Yes, the child seemed to be one that really needed help as he was very weak. Those in the plane told us to let that child know that help was coming soon and to encourage him to stay strong.

What did the plane drop to your boat?

Three plastic bottles of water and a sweet. We opened the first bottle and shared it, then the second and the last one. We emptied all of them.

How long did you wait for the rescue after the plane discovered you on Sunday?

The rescue finally arrived in the afternoon on that same day. Three boats came and carried all of us to the ship. Around 3 pm, we were all on the ship.

One of the ferry’s crew had a serious injury on his leg, how did it happen?

His injury happened during the ferry’s breakage. Maybe, his leg got stuck and was ripped by the broken frames of the ferry.
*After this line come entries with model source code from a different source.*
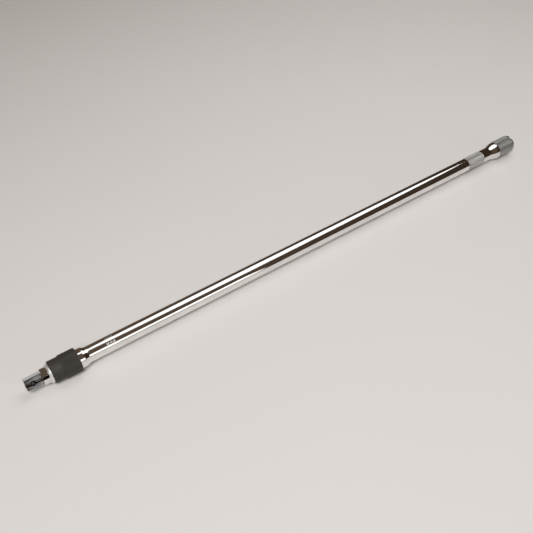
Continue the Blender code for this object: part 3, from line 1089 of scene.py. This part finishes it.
class BARSHOP_OT_stage(bpy.types.Operator):
    """Lay the floor and set the lights, the surroundings and the camera"""

    bl_idname = "barshop.stage"
    bl_label = "Studio stage"

    def floor(self):
        deselect()
        bpy.ops.mesh.primitive_circle_add(vertices=96, radius=2.6, fill_type="NGON")
        floor = added("studio_floor")
        material = bpy.data.materials.new("studio_floor")
        material.use_nodes = True
        tree, shader = nodes_of(material)
        shader.inputs["Roughness"].default_value = 0.9
        drift = noise(tree, 3, detail=1.0)
        ramp = tree.nodes.new("ShaderNodeValToRGB")
        colour = bpy.context.scene.bar_finish.floor
        ramp.color_ramp.elements[0].color = tinted(colour, 0.985)
        ramp.color_ramp.elements[1].color = tinted(colour, 1.015)
        tree.links.new(drift.outputs["Fac"], ramp.inputs["Fac"])
        tree.links.new(ramp.outputs["Color"], shader.inputs["Base Color"])
        floor.data.materials.append(material)

    def area(self, name, power, size, place, target, shape, colour):
        deselect()
        bpy.ops.object.light_add(type="AREA", location=place)
        lamp = bpy.context.object
        lamp.name = name
        lamp.data.shape = shape
        lamp.data.size, lamp.data.size_y = size
        lamp.data.energy = power
        lamp.data.color = colour
        away = Vector(place) - Vector(target)
        lamp.rotation_euler = away.to_track_quat("Z", "Y").to_euler()

    def surroundings(self):
        """A dark warm room, darker towards the far end of the bar."""
        world = bpy.data.worlds.new("dark_room")
        bpy.context.scene.world = world
        world.use_nodes = True
        tree = world.node_tree
        sky = tree.nodes["Background"]
        where = tree.nodes.new("ShaderNodeTexCoord")
        parts = tree.nodes.new("ShaderNodeSeparateXYZ")
        ramp = tree.nodes.new("ShaderNodeValToRGB")
        ramp.color_ramp.elements[0].position = 0.0
        ramp.color_ramp.elements[0].color = (0.115, 0.083, 0.06, 1)
        ramp.color_ramp.elements[1].position = 0.75
        ramp.color_ramp.elements[1].color = (0.03, 0.02, 0.0135, 1)
        tree.links.new(where.outputs["Generated"], parts.inputs["Vector"])
        tree.links.new(parts.outputs["X"], ramp.inputs["Fac"])
        tree.links.new(ramp.outputs["Color"], sky.inputs["Color"])

    def camera(self):
        bpy.ops.object.camera_add(location=CAMERA_PLACE)
        camera = bpy.context.object
        camera.name = "studio_camera"
        camera.rotation_euler = (ACROSS - CAMERA_ELEVATION, 0, -CAMERA_AZIMUTH)
        camera.data.lens = CAMERA_LENS_MM
        camera.data.sensor_width = 36
        camera.data.clip_start = 0.01
        bpy.context.scene.camera = camera

    def execute(self, context):
        light = context.scene.studio_light
        self.floor()
        self.area(
            "overhead_soft_light",
            light.overhead,
            (1.56, 1.2),
            (0.6, 0.2, 1.2),
            (0.6, 0.0, 0.0),
            "ELLIPSE",
            (1.0, 0.995, 0.985),
        )
        self.area(
            "key_soft_light",
            light.key,
            (1.2, 1.2),
            (-1.1, -1.07, 1.92),
            (0.0, 0.0, 0.0),
            "ELLIPSE",
            (1.0, 0.995, 0.99),
        )
        self.area(
            "near_side_soft_light",
            light.side,
            (0.82, 0.68),
            (0.21, -1.5, 0.54),
            (0.21, 0.0, 0.54),
            "RECTANGLE",
            (1.0, 0.99, 0.98),
        )
        self.surroundings()
        self.camera()
        context.scene.view_settings.view_transform = "Standard"
        return {"FINISHED"}


class BARSHOP_PT_panel(bpy.types.Panel):
    """Lists the sizes, finishes and pieces of the bar."""

    bl_label = "Locking Extension Bar"
    bl_idname = "BARSHOP_PT_panel"
    bl_space_type = "VIEW_3D"
    bl_region_type = "UI"
    bl_category = "Locking Bar"

    def draw(self, context):
        column = self.layout.column(align=True)
        for group_name in SETTINGS:
            group = getattr(context.scene, group_name)
            for setting in group.__annotations__:
                column.prop(group, setting)
            column.separator()
        for operator in OPERATORS:
            column.operator(operator.bl_idname)


OPERATORS = (
    BARSHOP_OT_stage,
    BARSHOP_OT_bar,
    BARSHOP_OT_sleeve,
    BARSHOP_OT_ring,
    BARSHOP_OT_slide,
    BARSHOP_OT_pin,
    BARSHOP_OT_washer,
    BARSHOP_OT_spring,
    BARSHOP_OT_ball,
)
SETTINGS = {
    "bar_sizes": BarSizes,
    "sleeve_sizes": SleeveSizes,
    "lock_sizes": LockSizes,
    "bar_finish": FinishColours,
    "studio_light": StudioLight,
}


def register():
    for name, group in SETTINGS.items():
        bpy.utils.register_class(group)
        setattr(bpy.types.Scene, name, PointerProperty(type=group))
    for operator in OPERATORS:
        bpy.utils.register_class(operator)
    bpy.utils.register_class(BARSHOP_PT_panel)


def unregister():
    bpy.utils.unregister_class(BARSHOP_PT_panel)
    for operator in reversed(OPERATORS):
        bpy.utils.unregister_class(operator)
    for name, group in SETTINGS.items():
        delattr(bpy.types.Scene, name)
        bpy.utils.unregister_class(group)


def main():
    register()
    bpy.ops.barshop.stage()
    bpy.ops.barshop.bar()
    bpy.ops.barshop.sleeve()
    bpy.ops.barshop.ring()
    bpy.ops.barshop.slide()
    bpy.ops.barshop.pin()
    bpy.ops.barshop.washer()
    bpy.ops.barshop.spring()
    bpy.ops.barshop.ball()


if __name__ == "__main__":
    main()
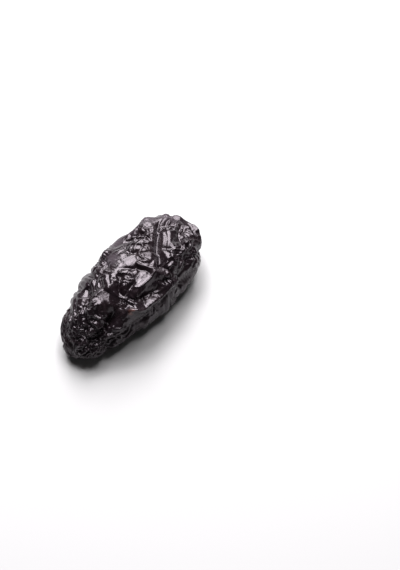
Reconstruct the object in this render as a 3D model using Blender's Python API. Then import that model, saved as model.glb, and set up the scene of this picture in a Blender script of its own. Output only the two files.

Yes, it was very serious - the bone was almost visible and badly swelled up.

What was the first thing you did when you got onto the ship?
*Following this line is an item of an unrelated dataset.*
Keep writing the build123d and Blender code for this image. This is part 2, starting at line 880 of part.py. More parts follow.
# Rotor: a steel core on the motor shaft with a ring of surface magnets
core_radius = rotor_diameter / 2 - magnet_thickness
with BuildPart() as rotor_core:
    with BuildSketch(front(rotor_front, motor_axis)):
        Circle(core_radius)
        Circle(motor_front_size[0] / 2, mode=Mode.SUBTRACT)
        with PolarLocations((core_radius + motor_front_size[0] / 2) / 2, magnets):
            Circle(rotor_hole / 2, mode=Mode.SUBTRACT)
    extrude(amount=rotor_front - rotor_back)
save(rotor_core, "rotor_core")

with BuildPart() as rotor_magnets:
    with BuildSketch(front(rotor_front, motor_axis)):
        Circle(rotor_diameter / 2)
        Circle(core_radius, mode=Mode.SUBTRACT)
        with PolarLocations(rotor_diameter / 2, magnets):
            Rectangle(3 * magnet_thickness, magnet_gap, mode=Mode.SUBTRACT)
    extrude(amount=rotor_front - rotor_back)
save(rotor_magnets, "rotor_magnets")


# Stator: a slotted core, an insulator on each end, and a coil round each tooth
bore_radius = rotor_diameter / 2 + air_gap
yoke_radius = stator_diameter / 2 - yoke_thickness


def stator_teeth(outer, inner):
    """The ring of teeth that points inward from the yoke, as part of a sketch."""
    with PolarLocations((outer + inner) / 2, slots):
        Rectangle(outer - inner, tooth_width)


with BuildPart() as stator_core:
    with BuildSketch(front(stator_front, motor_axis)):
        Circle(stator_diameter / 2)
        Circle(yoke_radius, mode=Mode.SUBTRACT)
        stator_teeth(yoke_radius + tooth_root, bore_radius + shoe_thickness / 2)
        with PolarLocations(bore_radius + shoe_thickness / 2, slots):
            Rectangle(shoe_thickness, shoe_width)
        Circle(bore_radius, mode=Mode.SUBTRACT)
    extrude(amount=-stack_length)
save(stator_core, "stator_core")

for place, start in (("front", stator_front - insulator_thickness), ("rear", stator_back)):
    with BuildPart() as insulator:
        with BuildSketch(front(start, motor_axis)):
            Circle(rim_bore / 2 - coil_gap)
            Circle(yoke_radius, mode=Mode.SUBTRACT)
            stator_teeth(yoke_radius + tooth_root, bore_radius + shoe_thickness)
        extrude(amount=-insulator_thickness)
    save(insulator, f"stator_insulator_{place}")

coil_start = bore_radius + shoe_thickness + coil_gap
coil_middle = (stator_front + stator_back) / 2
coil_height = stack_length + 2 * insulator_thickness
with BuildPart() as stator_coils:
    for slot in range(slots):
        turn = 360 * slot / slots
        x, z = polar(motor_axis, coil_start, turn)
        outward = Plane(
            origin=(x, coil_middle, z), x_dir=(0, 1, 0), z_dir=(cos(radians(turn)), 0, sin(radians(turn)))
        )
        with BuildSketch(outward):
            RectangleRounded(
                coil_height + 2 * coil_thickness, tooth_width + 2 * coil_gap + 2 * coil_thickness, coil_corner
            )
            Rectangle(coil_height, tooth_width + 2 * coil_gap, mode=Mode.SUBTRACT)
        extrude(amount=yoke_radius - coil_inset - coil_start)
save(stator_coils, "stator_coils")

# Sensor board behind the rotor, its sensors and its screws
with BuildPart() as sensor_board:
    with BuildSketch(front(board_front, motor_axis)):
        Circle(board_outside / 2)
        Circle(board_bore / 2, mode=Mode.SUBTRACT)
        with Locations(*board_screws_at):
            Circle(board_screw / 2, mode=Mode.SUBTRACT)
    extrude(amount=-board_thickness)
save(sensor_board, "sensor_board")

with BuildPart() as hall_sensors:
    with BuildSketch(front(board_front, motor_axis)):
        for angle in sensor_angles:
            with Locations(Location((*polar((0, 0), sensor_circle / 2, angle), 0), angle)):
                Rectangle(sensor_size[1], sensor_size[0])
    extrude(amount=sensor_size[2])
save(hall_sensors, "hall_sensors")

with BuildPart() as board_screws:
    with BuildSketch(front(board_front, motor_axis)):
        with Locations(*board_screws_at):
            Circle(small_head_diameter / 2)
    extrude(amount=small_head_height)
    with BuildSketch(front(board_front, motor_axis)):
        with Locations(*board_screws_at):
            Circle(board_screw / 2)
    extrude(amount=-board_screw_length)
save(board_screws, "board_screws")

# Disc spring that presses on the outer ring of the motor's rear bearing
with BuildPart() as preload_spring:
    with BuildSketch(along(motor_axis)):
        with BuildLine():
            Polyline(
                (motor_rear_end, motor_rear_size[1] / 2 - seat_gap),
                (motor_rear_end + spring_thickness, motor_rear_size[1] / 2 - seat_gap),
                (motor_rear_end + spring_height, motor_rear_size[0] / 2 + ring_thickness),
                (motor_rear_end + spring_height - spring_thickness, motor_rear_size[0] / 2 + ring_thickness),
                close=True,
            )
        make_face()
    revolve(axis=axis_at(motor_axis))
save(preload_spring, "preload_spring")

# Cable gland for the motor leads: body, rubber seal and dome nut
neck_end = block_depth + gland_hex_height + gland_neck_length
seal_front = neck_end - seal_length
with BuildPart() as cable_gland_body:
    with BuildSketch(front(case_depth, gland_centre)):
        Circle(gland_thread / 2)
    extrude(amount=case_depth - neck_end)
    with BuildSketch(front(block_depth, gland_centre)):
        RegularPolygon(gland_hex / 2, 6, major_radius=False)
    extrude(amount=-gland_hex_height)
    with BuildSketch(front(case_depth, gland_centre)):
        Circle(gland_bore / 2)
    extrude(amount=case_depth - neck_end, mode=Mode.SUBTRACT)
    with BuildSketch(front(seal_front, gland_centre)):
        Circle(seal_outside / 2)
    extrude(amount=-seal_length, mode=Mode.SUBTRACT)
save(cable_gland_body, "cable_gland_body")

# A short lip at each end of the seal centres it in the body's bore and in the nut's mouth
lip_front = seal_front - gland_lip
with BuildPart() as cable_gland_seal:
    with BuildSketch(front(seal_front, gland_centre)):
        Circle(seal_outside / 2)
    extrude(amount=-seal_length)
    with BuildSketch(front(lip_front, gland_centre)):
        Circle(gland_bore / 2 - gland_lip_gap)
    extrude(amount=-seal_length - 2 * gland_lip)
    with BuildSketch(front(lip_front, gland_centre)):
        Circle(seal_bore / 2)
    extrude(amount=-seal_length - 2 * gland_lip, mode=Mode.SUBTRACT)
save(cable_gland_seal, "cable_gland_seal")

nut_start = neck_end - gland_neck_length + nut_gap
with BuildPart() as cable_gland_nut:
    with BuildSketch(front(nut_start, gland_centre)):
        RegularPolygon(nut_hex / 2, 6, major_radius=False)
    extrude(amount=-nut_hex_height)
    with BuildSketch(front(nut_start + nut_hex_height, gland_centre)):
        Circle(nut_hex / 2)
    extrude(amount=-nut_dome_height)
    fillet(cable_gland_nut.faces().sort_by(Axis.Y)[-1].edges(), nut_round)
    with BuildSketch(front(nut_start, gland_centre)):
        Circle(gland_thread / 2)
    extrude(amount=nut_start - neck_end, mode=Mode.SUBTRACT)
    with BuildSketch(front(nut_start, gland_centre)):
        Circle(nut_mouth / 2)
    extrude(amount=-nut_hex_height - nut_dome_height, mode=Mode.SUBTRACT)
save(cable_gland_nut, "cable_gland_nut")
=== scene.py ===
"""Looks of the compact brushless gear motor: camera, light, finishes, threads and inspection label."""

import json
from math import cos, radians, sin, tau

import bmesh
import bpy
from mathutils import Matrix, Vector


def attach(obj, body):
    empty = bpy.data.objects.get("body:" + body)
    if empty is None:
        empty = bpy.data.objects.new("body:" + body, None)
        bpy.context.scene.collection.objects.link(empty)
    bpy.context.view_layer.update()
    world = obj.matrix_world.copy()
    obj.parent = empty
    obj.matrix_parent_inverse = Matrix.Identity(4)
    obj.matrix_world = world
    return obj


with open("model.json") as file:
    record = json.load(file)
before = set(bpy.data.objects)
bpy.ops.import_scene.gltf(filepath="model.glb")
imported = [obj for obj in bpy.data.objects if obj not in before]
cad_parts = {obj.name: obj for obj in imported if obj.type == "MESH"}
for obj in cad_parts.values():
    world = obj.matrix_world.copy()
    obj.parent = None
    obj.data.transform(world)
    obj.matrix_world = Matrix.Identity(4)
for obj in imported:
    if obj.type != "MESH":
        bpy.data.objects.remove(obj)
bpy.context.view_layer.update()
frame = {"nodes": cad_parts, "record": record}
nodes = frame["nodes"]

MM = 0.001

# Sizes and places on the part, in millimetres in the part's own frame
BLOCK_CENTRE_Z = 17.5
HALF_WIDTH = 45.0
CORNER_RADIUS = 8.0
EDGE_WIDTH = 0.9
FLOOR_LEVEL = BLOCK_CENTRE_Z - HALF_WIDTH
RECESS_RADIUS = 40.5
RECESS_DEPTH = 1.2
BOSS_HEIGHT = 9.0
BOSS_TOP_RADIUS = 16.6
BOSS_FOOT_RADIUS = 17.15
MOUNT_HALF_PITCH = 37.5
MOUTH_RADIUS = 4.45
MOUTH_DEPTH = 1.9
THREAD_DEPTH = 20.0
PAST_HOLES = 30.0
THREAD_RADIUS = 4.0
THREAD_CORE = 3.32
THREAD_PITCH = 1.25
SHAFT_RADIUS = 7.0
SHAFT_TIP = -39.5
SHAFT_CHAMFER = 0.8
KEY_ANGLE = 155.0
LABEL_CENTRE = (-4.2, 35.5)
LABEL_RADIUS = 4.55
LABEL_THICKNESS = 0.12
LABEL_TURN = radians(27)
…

We drank water provided to us. Water was the only thing we had until early that evening when we were given food. The food was like soft porridge made of flour, rice and water.

Were there any I-Kiribati crew working on that ship?

Yes, there was only one I-Kiribati while the rest of the crew looked like Chinese.

You were given some clothes?

That’s right, long pants and sleeves - their fishing clothes - and some blankets. We were given soap then asked to bath.

Did the ship continue fishing or it waited there for another transport to pick and take you home?

The ship stopped fishing and continued searching. It kept searching for three days. On the fourth day, the patrol boat Te Anoai arrived.

Doctors and nurses were on Te Anoai with the team. What did the team do to you?

When we got onto Te Anoai, they performed on us some heath tests including blood pressure, diabetes and so on.

As you seem to be the only survivors of this worst sea disaster, 7 of you altogether, can you just share your feelings that you were lucky to have seen your families again?

We thank God that we could meet our families again, we could have died but thanks God for keeping us alive.